Scared yet? You should be – because I haven’t even started on the problems plaguing our freshwater lakes, rivers, and aquifers, drugs in drinking water, or the threat of invasive plants, fish, and crustaceans. Moreover, lead contaminated water is a problem not only for the people who have no alternative than to use it, but it’s a contamination problem after it goes down the drain, too. We are in danger of not only collapsing fisheries but of having water all around us that isn’t fit to drink or wash with. We have let everyone off the hook, from drug manufacturers, to agriculture, to industry, to oil, gas, and coal industries and now everyone is facing the consequences.
At a federal level, we need both infrastructure and scientific studies untainted by special interest money, lobbyists, and regulatory capture to study how to mitigate the damage being done to people and the environment by polluted water in all its forms.
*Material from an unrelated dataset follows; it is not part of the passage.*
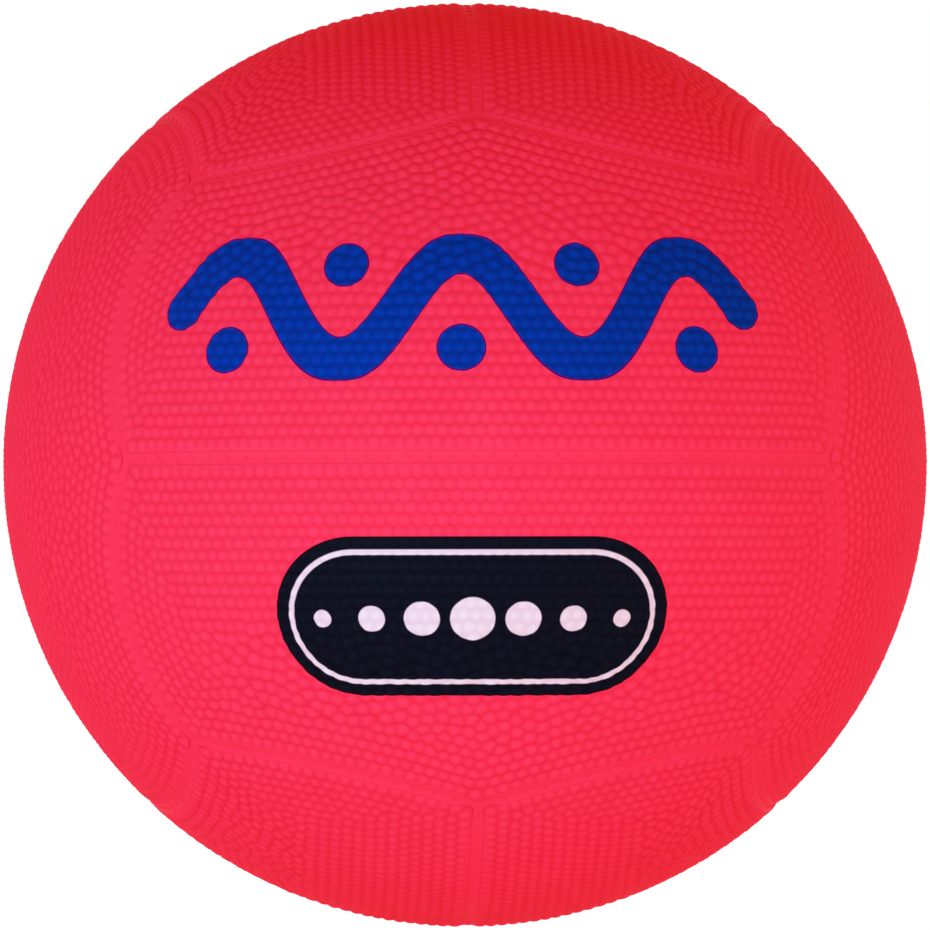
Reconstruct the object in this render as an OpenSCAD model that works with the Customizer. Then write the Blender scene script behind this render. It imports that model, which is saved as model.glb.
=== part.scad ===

If our government officials point to the lack of rivers catching fire as evidence of a job well done, then they need to look further afield to the harm being done. If we like to think of America as leader of the free world, we are leading in precisely the wrong direction. The best leaders lead by example, with an agenda that strengthens and unites their organization instead of dividing and stonewalling it. The embrace by Canada’s Prime Minister Trudeau of science and rationality should be our example to follow in order to effect real change.